** BEGIN **
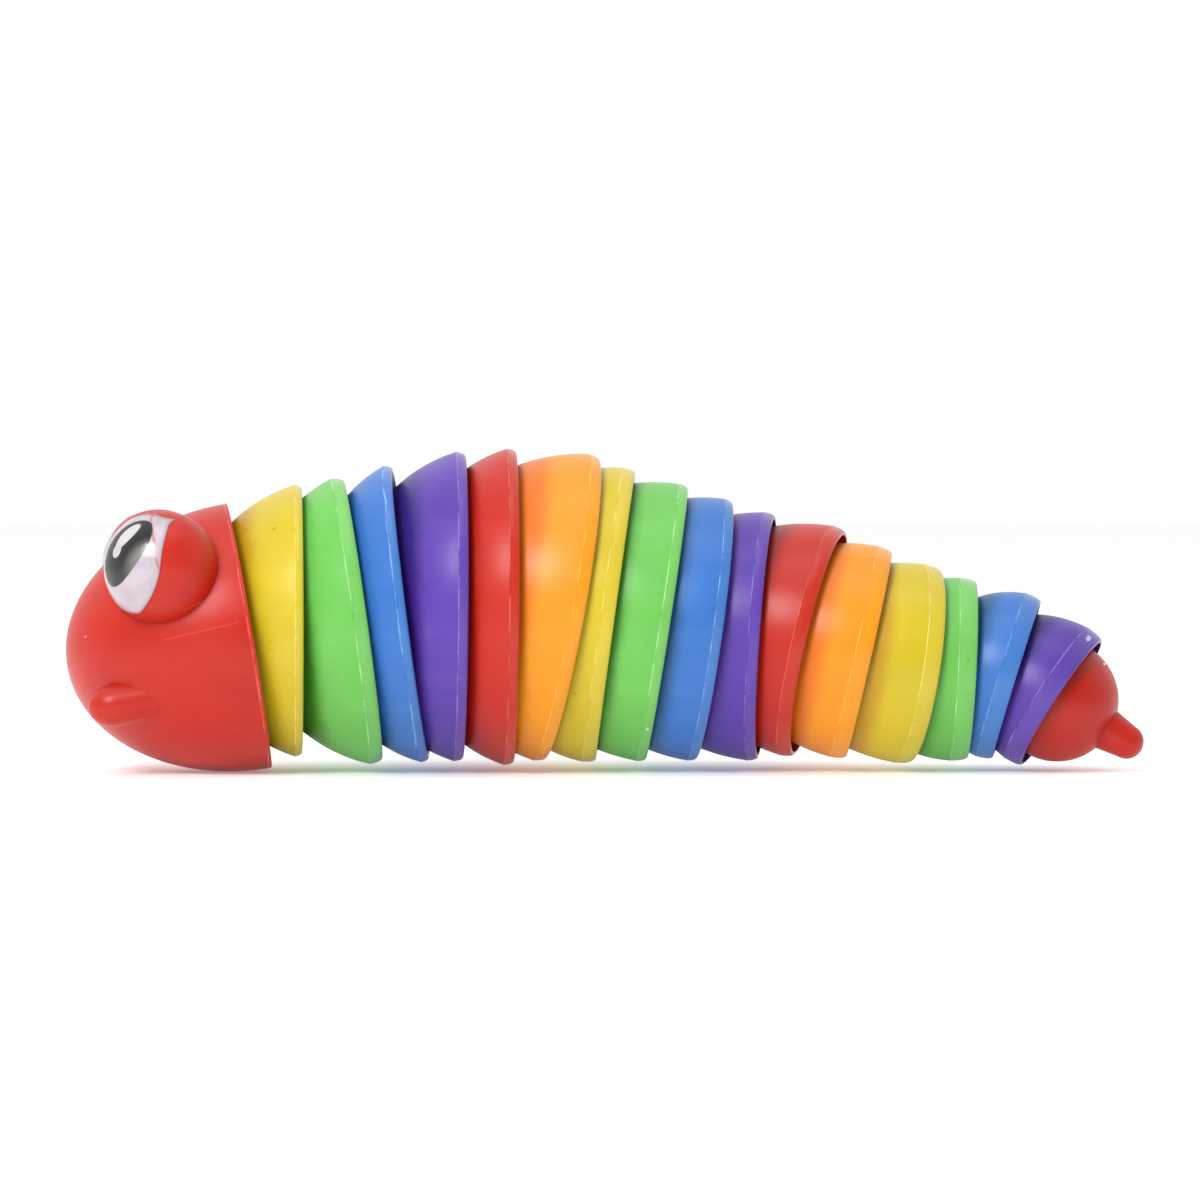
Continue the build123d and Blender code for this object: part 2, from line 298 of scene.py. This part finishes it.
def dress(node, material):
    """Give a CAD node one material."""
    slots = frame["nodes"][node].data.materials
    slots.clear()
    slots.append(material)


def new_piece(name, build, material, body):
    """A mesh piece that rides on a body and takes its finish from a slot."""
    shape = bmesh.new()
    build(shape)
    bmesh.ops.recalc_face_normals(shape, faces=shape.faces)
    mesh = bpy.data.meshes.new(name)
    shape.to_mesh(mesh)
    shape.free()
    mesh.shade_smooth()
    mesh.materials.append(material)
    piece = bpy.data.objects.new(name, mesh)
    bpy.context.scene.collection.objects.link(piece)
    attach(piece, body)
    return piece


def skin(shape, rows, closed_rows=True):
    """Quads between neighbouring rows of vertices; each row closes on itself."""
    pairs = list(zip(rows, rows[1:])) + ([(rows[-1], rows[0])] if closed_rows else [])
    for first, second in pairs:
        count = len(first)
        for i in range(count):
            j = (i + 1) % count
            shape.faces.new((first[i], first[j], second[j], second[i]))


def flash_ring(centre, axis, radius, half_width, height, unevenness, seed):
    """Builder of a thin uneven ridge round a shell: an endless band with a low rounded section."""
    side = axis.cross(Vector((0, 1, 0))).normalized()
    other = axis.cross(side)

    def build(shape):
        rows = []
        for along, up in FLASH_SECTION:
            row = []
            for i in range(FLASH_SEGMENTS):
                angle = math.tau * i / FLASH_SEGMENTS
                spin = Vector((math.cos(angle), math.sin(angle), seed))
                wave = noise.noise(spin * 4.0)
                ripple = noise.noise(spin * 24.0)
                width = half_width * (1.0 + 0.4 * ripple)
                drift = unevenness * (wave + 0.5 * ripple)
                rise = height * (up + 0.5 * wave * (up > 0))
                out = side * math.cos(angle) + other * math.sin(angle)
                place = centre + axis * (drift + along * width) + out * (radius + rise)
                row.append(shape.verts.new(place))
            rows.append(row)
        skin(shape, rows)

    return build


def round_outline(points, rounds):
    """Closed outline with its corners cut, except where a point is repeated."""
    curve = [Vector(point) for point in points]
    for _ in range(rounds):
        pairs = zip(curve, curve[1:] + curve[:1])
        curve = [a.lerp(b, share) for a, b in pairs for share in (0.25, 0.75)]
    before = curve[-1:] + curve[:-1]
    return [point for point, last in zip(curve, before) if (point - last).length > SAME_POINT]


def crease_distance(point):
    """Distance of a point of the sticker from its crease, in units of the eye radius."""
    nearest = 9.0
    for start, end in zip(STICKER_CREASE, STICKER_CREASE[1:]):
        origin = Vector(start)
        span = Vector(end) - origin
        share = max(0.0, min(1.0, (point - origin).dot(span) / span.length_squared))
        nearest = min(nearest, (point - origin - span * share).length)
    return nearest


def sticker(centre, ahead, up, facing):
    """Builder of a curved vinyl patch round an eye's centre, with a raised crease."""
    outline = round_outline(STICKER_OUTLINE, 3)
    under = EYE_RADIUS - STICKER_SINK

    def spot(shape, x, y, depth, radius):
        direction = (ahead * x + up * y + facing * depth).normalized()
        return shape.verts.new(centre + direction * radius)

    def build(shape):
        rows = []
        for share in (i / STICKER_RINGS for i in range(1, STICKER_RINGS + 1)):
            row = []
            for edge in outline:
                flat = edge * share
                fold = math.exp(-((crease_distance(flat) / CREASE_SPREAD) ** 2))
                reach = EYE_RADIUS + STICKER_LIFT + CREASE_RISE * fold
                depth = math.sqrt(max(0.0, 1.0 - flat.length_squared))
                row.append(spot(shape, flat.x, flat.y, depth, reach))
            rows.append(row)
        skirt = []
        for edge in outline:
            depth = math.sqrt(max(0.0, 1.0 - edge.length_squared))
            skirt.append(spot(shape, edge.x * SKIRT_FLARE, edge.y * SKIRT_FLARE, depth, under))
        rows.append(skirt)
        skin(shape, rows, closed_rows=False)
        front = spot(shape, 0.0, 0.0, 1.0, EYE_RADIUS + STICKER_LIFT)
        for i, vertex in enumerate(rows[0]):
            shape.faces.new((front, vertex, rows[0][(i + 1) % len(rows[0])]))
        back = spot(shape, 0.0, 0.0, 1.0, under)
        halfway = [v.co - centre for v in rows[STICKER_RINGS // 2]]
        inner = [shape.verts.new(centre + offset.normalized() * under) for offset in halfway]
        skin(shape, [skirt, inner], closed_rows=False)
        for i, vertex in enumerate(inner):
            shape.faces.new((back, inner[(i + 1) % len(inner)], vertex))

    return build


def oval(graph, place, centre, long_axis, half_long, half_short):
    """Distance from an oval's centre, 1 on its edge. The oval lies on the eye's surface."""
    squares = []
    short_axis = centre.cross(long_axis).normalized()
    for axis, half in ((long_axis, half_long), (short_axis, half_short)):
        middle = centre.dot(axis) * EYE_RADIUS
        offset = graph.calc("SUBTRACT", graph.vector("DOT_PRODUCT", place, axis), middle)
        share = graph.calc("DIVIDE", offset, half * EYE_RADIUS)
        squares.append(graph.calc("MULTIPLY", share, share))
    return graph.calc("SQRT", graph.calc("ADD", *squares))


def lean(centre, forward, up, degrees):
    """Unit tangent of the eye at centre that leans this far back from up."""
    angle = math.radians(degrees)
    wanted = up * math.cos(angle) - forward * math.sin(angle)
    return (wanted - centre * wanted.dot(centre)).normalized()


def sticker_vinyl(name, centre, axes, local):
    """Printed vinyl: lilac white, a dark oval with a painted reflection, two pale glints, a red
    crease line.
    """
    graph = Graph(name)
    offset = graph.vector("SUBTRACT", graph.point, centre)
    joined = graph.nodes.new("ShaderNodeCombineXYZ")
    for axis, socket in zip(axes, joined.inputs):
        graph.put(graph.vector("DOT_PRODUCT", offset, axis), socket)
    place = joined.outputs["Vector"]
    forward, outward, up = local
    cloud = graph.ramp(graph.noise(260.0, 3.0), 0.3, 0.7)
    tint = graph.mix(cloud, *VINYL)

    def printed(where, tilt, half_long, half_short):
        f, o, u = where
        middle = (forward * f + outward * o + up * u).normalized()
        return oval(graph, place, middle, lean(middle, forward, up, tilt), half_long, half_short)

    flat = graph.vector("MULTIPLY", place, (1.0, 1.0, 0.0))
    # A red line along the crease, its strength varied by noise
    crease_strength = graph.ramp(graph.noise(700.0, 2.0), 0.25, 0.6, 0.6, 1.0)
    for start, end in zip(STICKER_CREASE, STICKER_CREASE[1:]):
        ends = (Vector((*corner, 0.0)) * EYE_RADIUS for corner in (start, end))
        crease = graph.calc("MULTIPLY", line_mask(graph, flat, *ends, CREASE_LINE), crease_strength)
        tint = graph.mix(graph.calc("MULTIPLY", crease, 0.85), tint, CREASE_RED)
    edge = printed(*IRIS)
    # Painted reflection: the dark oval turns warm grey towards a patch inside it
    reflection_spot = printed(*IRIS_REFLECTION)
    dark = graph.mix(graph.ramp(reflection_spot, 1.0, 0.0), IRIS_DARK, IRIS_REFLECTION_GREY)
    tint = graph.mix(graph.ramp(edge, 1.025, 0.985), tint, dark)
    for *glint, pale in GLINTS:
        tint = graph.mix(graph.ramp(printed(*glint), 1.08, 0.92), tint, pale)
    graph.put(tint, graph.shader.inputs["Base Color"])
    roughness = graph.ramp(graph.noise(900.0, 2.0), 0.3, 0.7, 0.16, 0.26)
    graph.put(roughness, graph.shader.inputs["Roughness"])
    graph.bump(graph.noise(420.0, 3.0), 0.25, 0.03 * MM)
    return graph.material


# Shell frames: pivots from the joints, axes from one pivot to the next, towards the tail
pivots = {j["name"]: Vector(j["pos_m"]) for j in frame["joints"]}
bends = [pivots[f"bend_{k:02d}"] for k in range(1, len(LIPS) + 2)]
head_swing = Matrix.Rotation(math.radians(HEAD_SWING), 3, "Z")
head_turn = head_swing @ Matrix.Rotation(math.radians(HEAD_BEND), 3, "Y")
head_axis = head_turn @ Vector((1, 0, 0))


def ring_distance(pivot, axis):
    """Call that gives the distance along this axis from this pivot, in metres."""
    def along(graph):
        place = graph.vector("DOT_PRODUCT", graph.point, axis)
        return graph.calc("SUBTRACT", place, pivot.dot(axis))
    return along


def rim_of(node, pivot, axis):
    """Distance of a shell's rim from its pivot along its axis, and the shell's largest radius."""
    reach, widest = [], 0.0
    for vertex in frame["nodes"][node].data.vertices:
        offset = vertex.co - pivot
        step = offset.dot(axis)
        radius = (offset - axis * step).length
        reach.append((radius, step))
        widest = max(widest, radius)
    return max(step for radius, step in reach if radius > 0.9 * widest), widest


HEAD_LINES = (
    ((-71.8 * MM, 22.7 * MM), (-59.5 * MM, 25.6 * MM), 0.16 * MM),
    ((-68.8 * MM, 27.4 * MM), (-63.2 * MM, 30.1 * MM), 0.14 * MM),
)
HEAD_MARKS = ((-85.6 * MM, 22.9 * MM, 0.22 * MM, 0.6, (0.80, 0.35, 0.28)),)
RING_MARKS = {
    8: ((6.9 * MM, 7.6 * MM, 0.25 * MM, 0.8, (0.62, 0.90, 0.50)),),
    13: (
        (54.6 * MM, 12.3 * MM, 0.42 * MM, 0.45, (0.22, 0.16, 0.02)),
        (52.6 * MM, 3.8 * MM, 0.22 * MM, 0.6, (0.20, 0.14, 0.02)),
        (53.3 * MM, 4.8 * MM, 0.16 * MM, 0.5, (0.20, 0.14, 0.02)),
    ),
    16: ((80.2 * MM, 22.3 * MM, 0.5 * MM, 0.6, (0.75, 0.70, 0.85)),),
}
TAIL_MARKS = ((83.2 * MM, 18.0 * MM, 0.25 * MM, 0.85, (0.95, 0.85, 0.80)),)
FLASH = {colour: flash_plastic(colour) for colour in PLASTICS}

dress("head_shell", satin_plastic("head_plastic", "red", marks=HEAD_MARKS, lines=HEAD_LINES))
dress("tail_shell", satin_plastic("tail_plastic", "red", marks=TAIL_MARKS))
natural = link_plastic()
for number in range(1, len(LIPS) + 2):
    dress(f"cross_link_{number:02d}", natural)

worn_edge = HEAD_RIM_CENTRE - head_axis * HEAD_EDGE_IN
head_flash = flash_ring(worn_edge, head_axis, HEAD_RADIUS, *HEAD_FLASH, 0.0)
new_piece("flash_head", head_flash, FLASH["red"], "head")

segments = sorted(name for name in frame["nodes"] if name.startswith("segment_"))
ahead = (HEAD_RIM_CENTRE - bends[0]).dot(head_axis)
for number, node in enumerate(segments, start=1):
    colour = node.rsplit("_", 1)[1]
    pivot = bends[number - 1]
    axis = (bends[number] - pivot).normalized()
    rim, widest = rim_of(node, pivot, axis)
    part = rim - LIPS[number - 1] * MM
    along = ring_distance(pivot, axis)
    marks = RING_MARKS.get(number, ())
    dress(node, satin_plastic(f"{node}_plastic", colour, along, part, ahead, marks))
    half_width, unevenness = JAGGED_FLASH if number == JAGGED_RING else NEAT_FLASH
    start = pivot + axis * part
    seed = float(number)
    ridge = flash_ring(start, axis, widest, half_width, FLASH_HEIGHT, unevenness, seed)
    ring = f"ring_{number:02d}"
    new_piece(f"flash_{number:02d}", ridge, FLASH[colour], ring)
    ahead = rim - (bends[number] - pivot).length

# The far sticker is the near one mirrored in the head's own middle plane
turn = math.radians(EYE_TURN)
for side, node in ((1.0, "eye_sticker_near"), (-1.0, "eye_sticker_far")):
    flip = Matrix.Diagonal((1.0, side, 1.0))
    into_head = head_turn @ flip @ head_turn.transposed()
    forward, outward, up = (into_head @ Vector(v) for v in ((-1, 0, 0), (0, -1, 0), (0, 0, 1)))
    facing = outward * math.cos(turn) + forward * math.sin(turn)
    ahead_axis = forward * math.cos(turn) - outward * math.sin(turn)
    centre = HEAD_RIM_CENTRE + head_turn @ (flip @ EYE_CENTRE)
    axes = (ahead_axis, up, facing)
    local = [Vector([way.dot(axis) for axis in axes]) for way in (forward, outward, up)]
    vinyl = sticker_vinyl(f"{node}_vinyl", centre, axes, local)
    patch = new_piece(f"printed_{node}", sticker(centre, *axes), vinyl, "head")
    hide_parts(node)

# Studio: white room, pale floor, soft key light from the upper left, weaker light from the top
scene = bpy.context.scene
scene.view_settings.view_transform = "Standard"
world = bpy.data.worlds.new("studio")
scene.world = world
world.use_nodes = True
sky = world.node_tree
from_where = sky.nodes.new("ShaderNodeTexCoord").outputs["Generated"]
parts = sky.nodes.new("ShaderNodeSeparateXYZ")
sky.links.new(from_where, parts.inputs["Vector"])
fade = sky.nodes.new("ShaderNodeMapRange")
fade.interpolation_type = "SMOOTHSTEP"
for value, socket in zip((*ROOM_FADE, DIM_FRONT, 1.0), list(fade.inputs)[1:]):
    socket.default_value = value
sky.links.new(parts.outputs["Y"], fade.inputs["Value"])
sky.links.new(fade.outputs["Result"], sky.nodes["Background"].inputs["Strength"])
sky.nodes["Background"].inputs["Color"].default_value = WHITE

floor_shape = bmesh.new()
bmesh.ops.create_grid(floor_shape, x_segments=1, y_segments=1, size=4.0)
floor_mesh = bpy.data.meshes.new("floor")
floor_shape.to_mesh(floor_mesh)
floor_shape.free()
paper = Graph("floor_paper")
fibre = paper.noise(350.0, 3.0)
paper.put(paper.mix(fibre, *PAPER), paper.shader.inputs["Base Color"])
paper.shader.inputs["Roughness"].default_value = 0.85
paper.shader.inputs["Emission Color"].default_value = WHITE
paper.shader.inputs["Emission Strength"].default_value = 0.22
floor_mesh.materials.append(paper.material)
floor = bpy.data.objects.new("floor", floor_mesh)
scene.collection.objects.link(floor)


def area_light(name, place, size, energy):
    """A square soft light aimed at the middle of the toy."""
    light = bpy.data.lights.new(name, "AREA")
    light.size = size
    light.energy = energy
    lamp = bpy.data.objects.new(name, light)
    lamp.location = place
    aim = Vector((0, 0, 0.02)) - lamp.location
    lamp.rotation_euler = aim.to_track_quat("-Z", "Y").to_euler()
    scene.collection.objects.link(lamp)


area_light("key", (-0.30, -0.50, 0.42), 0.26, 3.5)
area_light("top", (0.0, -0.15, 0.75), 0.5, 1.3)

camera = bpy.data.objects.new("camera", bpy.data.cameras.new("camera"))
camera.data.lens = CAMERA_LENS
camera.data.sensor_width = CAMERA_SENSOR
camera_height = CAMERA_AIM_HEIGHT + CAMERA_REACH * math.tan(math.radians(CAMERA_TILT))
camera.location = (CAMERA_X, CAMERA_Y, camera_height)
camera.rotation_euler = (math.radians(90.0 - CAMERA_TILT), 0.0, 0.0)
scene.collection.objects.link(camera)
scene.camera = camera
** END **
Print only the lines from the top of the data above down to the line holding "slots.append(material)", inclusive.

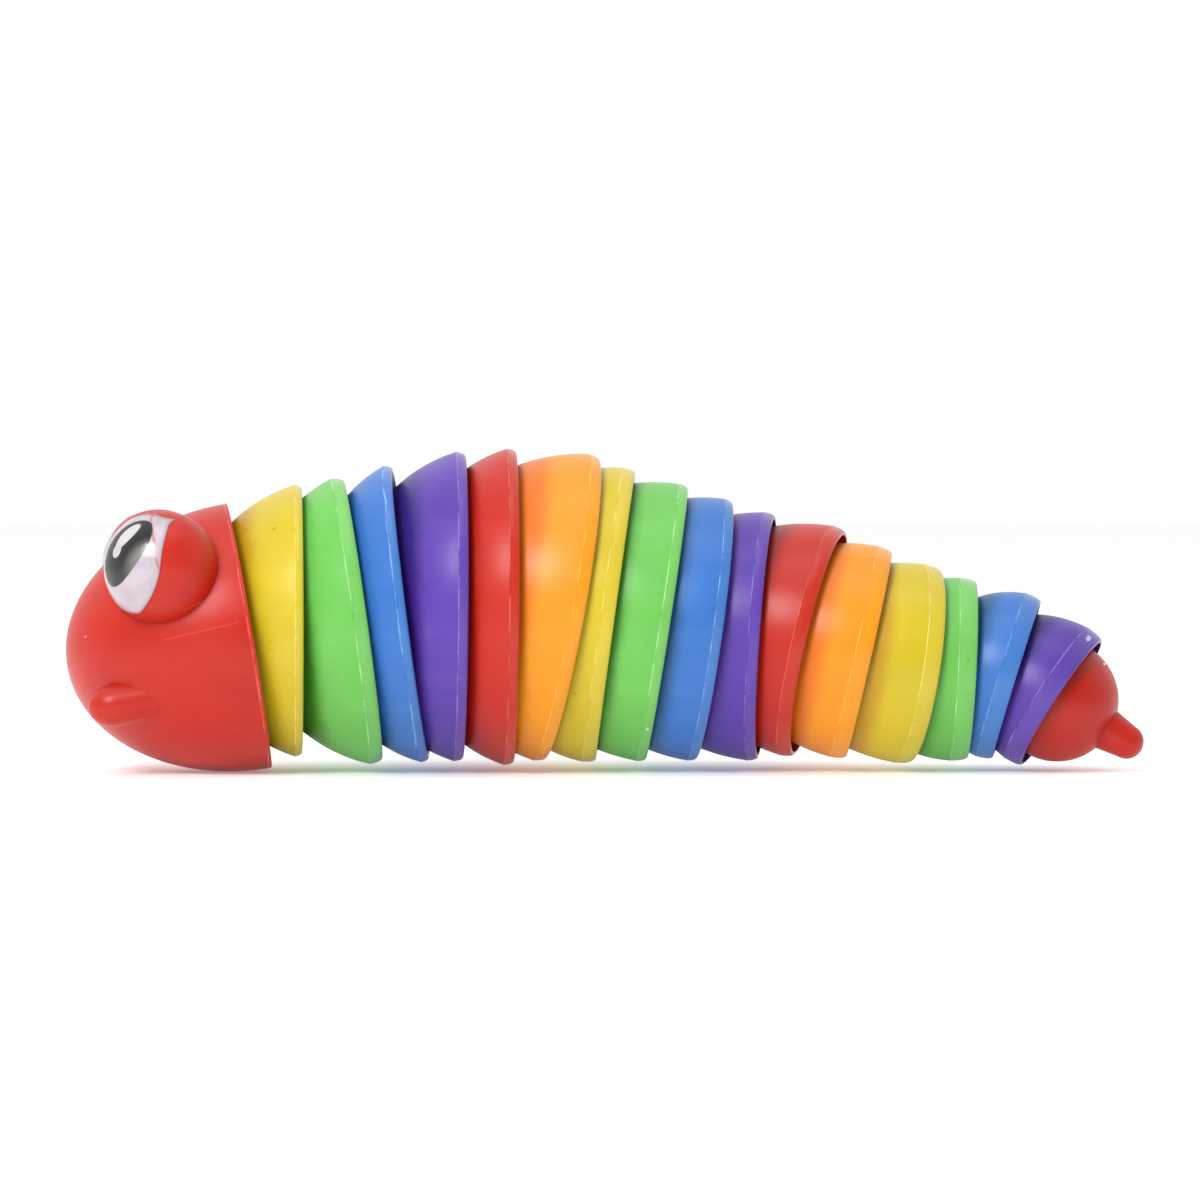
Continue the build123d and Blender code for this object: part 2, from line 298 of scene.py. This part finishes it.
def dress(node, material):
    """Give a CAD node one material."""
    slots = frame["nodes"][node].data.materials
    slots.clear()
    slots.append(material)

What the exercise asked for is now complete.